How many times has this happened? You’ve finally gotten a tee time for that coveted course on your golf bucket list, then because of either ego or peer pressure from within the friendly but unfamiliar guys you’ve been paired with played from a set of tees that at the end of the round left you frustrated and discouraged about the experience?
Or the same thing happens at your home course because your macho gene kicks in or there simply isn’t a more appropriate tee for your game off the tee?
It happens more times than you’d think or care to admit and industry leaders are starting to recognize it.
To that end, there’s a nationwide initiative underway to foster and grow the game, and one Calhoun County course will be right in the middle of it.
The Tee It Forward campaign is the concept of Adams Golf founder Barney Adams designed to encourage golfers to play the course at a length aligned with their average driving distance.
Organizers are encouraging golf course operators across the country to participate in the initiative July 5-17, but the 13 Honours Golf properties in the Southeast including Oxford’s Cider Ridge Golf Club and FarmLinks in Talladega County will be the only ones gathering statistical data for the National Golf Foundation and other industry entities to guage public response.

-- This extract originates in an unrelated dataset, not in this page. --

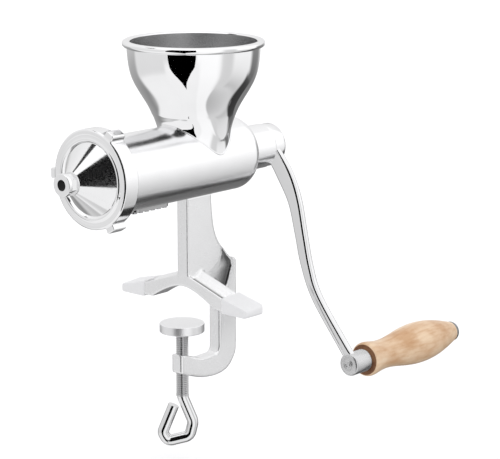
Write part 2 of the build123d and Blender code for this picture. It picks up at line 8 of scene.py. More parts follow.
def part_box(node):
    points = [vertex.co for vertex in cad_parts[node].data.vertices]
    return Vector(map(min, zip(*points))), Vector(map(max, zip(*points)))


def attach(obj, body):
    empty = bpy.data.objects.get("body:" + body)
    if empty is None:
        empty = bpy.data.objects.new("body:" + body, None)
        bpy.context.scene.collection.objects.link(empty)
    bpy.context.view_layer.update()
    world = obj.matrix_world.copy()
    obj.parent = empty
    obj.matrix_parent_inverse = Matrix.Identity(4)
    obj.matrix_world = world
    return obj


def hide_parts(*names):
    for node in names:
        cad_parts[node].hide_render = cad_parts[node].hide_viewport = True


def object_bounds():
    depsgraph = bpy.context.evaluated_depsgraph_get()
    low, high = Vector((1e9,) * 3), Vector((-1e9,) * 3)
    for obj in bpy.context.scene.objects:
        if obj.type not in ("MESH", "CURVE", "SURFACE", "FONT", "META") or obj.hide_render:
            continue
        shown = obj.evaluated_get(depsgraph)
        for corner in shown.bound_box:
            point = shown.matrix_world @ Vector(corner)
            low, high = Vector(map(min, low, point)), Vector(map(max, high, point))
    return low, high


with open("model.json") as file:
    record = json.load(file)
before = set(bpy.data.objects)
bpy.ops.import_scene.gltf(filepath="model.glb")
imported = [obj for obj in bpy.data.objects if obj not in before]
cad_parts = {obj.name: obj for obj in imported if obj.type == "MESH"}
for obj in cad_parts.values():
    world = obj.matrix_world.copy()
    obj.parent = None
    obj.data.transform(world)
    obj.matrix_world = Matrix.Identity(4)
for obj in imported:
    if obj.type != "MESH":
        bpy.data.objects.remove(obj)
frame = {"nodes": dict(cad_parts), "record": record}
cad_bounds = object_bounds()
MM = 0.001

# ---- places taken from the CAD frame, in metres ----
barrel_low, barrel_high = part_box("barrel")
hopper_low, hopper_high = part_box("hopper")
pad_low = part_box("clamp_pad")[0]
ring_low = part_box("ring_nut")[0]
grip_low, grip_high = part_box("grip")
axis_z = (barrel_low.z + barrel_high.z) / 2
hopper_y = (hopper_low.y + hopper_high.y) / 2
barrel_r = 29 * MM        # outside of the barrel's tube
grip_x = (grip_low.x + grip_high.x) / 2
grip_z = (grip_low.z + grip_high.z) / 2

# ---- camera: a long lens, in front of the outlet and to the crank's side ----
VIEW_AZIMUTH = math.radians(41.6)
VIEW_ELEVATION = math.radians(12.5)
VIEW_DISTANCE = 1.603
LENS_MM = 150
SENSOR_MM = 36
CLIP_NEAR = 0.05
CLIP_FAR = 50
AIM_RIGHT = 0.0429        # what the camera looks at, from the barrel's axis under the hopper
AIM_UP = -0.0543


def direction(azimuth, elevation):
    """Unit vector; azimuth 0 looks along -Y and 90 degrees along +X."""
    return Vector((
        math.sin(azimuth) * math.cos(elevation),
        -math.cos(azimuth) * math.cos(elevation),
        math.sin(elevation),
    ))


back = direction(VIEW_AZIMUTH, VIEW_ELEVATION)
right = Vector((math.cos(VIEW_AZIMUTH), math.sin(VIEW_AZIMUTH), 0))
up = back.cross(right)
middle = Vector((0, hopper_y, axis_z))
aim = middle + AIM_RIGHT * right + AIM_UP * up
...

“We’ve got to do something to get people back into the game,” Honours Golf CEO Bob Barrett said. “We’ve all been our own worst enemy in hurting the game of golf … from the golf course architect and how they’re designing golf courses with deep bunkers, elevated greens , to us as operators and golf course superintendents going from the old-day three sets of tees to five, so we’ve confused it in just the way we set the courses up.
“Golf courses weren’t nearly as severe as they are today. All of the studies they’ve been doing of late show we’ve got to get people to enjoy golf more and the way they do is getting on greens in regulation, making birdies, occasionally getting on a par-5 in 2. This program’s mission is all about getting golfers to play better, have more fun and play the golf course at a length it’s designed to play for that player. The challenge is getting people to do it.”
During the testing period, the participating courses will be set up at 6,100 and 4,600 yards. That setup will not be in effect at Cider Ridge during the Sunny King Charity Classic or Lagoon Park during the Montgomery City Championship.
The guidelines, based on equipment manufacturer data, are designed to give players a chance to play the course at the same relative distance as a Tour pro.
Players who drive it, say, 275 yards, are recommended to play a course between 6,700 and 6,900 yards. But players who drive it 225 the average distance for men, according to data should play it at 5,800 to 6,000 yards. As it stands, the 6,700-yard course many male amateurs play today equates to a Tour pro playing at 8,100 some 700 yards longer than a typical PGA Tour layout.
The idea is by playing tees approporiate for their true length, players will hit approach shots with 6- and 7-irons instead of hybrids and long irons, resulting in fewer shots, potentially fewer lost balls and improved pace of play.
“That’s three things we’d all like to improve,” Cider Ridge director of golf Casey Smith said. “This can only help all three of those things.
“To be honest, if you asked Joe Blow how far he hits his drive, he’s going to say something way off. There are not many golfers who actually know how far they hit the ball or don’t want to admit it, and if you asked them how far a golf course is playing, they probably couldn’t tell you, maybe within a couple hundred yards. Egos get in the way, too. … For that reason, people don’t really play the golf course they should play.”
Interestingly, Cider Ridge used to have a tee configuration that measured nearly 6,100 yards and was quite popular with the membership. It was a mix of what then were the course’s white and blue tees. Today, the course has four sets of tees I at 6,946 yards, II at 6,549, III at 5,924 and an extreme forward tee at 5,186 yards.
“Now that we have this initiative … once we get the data back and we can figure out if our customers really like it, then we might could make a change,” Smith said. “I don’t thnk it really can go back to the black tee, but something that will be a little more playable, foregiving.”
Incidently, the Alabama Golf Association is scheduled to send a team to the facility July 18 to re-rate the golf course for handicap purposes.